Raw records
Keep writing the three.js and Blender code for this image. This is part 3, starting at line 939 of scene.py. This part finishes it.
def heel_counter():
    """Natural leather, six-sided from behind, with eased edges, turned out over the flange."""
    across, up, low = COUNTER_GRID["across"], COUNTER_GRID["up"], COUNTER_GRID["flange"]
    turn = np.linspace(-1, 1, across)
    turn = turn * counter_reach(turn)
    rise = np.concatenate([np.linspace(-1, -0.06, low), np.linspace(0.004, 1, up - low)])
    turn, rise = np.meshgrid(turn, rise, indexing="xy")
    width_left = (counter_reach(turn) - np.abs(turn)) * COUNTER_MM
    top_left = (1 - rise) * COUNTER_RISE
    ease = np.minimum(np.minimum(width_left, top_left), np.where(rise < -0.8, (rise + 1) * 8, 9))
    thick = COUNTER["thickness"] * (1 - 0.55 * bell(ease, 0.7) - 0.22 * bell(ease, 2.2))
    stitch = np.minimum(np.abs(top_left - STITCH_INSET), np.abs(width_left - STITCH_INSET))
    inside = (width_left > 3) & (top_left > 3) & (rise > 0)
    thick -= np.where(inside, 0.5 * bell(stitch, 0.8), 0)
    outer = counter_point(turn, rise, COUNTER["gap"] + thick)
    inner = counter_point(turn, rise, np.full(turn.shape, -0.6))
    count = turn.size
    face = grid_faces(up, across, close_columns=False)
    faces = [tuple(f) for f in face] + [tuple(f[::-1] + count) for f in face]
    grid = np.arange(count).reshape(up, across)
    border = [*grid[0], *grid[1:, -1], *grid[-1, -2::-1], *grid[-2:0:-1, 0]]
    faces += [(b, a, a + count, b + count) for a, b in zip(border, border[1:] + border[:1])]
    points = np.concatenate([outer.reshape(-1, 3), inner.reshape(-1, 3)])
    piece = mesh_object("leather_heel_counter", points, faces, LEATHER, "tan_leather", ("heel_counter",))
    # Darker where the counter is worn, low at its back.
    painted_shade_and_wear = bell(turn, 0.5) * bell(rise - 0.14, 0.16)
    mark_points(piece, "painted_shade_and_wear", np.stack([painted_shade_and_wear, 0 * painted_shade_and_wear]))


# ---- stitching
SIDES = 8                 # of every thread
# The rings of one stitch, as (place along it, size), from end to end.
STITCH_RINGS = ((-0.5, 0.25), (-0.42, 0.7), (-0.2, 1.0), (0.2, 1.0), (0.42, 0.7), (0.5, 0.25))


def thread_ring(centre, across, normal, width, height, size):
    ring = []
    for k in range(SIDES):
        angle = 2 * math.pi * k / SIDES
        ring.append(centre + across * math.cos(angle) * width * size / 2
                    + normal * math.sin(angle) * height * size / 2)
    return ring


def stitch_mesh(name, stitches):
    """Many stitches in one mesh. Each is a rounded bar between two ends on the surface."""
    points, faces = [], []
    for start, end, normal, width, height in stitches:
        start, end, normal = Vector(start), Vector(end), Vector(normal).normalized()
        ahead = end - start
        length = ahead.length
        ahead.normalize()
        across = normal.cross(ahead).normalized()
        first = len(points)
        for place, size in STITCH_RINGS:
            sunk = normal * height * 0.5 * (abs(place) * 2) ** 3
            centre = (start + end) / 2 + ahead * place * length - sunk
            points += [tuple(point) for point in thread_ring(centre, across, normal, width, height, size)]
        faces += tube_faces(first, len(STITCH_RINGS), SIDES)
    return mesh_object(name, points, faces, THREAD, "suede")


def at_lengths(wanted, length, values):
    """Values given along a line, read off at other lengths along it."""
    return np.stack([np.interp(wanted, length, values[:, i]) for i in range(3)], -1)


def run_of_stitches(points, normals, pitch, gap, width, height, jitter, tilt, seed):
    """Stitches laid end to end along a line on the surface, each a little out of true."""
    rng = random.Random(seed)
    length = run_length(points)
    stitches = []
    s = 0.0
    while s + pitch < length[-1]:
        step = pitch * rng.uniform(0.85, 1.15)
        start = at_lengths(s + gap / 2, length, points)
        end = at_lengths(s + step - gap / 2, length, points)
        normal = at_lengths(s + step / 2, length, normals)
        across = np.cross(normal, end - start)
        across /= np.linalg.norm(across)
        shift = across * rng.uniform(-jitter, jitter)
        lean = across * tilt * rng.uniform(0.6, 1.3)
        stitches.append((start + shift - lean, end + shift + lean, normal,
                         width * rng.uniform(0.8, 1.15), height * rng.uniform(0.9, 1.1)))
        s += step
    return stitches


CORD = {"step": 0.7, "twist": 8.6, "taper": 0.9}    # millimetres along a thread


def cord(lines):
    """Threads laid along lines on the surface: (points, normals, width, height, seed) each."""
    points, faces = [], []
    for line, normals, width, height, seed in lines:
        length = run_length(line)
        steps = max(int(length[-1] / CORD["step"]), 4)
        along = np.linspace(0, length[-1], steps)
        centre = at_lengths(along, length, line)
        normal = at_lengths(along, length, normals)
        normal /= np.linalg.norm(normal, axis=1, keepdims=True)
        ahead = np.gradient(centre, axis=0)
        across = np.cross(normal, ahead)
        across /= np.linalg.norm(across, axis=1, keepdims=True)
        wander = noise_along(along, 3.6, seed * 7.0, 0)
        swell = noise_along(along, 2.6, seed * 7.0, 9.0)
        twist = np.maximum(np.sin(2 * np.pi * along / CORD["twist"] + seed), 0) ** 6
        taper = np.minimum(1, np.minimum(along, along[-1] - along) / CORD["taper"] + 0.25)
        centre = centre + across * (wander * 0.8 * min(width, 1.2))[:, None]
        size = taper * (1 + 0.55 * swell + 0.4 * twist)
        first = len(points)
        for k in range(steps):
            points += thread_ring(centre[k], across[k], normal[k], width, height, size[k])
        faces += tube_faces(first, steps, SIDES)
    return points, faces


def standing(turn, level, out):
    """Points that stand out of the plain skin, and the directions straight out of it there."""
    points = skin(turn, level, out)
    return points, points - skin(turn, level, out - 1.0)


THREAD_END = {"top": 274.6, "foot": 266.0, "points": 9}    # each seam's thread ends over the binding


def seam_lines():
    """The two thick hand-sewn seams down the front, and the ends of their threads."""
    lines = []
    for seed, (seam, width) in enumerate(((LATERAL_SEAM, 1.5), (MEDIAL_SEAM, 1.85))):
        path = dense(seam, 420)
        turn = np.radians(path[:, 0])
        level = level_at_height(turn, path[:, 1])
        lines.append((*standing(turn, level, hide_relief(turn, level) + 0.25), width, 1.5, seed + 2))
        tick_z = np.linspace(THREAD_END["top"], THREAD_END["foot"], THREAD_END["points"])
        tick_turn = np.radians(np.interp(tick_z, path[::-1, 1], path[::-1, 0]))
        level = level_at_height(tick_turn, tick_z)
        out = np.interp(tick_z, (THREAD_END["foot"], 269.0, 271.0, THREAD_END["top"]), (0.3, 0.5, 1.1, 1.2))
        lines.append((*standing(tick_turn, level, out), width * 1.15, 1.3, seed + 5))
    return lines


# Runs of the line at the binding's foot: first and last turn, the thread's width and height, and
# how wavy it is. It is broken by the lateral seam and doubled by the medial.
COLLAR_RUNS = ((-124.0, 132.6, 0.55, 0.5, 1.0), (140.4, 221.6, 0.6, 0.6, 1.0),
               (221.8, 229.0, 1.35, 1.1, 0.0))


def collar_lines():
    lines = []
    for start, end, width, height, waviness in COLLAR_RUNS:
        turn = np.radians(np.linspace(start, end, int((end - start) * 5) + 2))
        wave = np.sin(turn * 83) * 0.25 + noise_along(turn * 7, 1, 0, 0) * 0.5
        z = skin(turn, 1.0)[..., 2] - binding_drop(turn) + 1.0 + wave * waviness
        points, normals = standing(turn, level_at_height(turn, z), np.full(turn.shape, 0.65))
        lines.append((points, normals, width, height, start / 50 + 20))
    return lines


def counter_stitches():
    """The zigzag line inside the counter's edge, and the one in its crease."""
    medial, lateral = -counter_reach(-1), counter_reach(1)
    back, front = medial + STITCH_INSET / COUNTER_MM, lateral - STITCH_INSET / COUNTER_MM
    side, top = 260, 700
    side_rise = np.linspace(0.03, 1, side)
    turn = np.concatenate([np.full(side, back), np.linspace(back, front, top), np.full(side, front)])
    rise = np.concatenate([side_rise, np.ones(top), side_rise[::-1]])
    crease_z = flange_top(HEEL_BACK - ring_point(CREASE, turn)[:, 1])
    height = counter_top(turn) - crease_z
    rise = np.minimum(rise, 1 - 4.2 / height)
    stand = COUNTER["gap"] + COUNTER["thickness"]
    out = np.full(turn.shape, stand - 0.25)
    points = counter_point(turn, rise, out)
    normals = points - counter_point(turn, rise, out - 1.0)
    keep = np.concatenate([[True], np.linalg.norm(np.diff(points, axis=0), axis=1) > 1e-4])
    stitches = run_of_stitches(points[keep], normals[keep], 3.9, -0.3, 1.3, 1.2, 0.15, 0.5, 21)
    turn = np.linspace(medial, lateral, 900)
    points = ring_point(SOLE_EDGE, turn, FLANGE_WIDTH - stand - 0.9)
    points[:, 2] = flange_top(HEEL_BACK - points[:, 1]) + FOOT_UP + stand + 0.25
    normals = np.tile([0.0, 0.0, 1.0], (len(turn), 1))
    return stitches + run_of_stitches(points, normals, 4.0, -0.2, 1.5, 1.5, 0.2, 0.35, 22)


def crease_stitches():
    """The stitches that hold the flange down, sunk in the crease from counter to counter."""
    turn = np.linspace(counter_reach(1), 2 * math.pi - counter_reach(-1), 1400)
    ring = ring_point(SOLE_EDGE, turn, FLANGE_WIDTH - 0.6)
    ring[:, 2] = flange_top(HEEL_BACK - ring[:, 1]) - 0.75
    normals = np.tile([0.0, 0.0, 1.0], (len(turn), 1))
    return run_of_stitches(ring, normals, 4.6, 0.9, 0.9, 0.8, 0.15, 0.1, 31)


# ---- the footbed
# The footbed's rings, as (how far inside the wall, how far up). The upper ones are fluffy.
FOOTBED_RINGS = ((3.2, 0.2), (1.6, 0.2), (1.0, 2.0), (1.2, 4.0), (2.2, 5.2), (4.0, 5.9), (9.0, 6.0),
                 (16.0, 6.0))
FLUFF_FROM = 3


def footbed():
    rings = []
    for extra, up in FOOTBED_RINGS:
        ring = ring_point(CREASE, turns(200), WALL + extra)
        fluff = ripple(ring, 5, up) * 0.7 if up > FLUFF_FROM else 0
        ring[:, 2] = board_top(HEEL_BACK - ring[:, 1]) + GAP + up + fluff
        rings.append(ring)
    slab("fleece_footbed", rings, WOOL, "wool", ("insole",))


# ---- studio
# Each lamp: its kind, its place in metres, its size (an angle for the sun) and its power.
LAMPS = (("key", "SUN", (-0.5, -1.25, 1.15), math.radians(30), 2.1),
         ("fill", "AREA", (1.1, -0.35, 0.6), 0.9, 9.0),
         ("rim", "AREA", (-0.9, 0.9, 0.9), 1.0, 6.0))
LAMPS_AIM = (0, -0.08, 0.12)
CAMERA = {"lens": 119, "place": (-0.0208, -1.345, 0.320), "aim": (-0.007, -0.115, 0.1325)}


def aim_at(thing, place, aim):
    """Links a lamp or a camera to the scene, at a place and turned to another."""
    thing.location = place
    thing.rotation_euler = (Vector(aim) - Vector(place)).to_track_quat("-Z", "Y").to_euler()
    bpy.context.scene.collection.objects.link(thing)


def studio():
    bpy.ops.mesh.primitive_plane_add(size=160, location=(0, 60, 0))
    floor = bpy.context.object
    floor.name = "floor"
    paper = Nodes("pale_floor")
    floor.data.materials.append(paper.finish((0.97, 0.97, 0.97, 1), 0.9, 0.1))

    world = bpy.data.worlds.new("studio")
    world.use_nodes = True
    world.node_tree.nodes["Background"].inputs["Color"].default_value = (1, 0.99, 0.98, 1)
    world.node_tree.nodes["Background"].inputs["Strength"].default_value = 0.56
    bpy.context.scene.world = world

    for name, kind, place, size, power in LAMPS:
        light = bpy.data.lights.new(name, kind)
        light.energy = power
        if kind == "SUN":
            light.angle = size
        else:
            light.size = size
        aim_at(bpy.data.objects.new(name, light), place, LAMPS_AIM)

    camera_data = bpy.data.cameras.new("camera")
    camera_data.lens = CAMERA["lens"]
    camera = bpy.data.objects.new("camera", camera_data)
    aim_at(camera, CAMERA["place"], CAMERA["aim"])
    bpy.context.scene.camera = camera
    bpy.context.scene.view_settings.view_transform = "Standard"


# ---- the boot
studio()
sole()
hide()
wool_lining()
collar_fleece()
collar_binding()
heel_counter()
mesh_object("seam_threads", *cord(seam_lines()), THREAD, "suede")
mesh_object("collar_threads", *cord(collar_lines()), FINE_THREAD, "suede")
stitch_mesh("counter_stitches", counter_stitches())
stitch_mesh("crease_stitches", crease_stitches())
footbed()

--

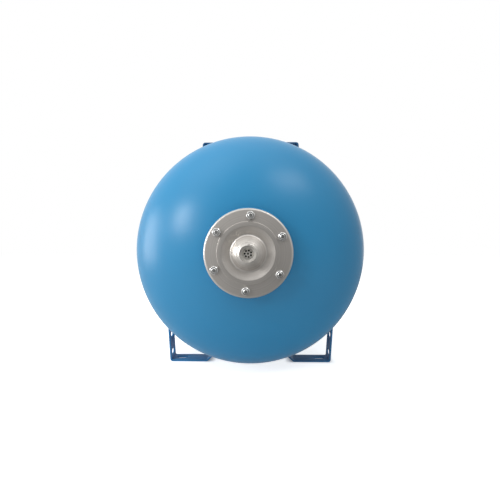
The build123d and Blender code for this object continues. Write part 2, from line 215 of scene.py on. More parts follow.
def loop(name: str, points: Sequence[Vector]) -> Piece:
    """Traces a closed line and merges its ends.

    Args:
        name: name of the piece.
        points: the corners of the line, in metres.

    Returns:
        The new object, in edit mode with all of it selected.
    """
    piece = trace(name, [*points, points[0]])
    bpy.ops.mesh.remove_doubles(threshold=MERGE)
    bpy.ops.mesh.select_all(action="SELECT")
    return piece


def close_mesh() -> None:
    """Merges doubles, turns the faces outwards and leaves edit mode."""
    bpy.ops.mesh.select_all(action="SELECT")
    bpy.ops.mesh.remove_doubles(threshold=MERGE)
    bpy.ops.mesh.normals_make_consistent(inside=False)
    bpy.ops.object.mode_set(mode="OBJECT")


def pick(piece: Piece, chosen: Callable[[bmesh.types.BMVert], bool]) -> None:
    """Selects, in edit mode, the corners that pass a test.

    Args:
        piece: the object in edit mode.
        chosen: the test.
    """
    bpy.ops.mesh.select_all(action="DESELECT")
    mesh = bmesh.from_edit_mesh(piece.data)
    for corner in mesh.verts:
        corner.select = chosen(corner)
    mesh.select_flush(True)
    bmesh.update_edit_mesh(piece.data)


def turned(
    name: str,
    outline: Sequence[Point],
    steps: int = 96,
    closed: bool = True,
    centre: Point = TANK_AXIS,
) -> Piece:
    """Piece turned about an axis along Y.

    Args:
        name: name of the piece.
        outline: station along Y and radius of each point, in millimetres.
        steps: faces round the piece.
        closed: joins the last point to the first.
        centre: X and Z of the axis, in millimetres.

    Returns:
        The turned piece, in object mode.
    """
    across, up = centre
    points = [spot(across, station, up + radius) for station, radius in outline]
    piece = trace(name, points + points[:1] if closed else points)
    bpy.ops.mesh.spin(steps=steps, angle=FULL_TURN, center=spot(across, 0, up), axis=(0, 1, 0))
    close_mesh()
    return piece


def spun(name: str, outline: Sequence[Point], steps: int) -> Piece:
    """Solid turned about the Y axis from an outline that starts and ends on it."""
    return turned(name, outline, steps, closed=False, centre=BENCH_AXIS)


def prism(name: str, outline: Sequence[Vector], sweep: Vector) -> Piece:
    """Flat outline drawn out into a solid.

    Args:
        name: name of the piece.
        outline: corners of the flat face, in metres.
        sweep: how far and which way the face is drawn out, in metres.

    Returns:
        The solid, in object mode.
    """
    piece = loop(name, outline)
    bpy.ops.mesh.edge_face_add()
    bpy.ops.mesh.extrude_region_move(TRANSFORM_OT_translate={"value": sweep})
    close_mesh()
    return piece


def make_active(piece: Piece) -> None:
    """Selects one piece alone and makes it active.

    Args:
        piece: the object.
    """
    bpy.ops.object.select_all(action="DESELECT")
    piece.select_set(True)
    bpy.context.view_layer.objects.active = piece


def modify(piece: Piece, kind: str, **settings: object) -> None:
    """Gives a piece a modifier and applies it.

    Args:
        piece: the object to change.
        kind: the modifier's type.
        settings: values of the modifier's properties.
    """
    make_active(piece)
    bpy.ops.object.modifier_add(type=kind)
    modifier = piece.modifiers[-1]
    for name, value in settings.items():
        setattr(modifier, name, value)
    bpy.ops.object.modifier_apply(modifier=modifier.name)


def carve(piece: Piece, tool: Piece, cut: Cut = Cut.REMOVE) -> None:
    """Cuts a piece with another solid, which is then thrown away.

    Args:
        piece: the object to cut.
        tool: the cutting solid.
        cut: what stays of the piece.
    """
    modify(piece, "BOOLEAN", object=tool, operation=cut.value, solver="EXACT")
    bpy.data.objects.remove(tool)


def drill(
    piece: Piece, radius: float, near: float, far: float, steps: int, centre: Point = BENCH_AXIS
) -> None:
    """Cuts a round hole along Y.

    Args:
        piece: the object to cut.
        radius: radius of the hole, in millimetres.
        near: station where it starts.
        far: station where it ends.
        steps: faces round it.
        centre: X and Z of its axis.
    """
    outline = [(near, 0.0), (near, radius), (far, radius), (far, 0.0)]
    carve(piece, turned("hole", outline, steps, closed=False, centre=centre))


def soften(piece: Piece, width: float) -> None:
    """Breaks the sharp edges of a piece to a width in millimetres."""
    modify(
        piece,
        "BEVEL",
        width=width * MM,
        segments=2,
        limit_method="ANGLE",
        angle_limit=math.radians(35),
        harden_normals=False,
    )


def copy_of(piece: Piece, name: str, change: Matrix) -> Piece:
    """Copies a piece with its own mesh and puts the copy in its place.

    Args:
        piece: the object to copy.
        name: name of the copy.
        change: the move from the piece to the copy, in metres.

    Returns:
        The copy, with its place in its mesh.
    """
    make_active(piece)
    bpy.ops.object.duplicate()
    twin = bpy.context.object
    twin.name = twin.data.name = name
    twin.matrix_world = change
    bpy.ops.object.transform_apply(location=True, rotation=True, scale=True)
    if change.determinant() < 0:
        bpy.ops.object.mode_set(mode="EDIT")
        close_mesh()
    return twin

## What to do
Above are the records. Copy the lines beginning at the one that has "The build123d and" and ending with the one that has "merges its ends.", unchanged.

## Complete response
The build123d and Blender code for this object continues. Write part 2, from line 215 of scene.py on. More parts follow.
def loop(name: str, points: Sequence[Vector]) -> Piece:
    """Traces a closed line and merges its ends.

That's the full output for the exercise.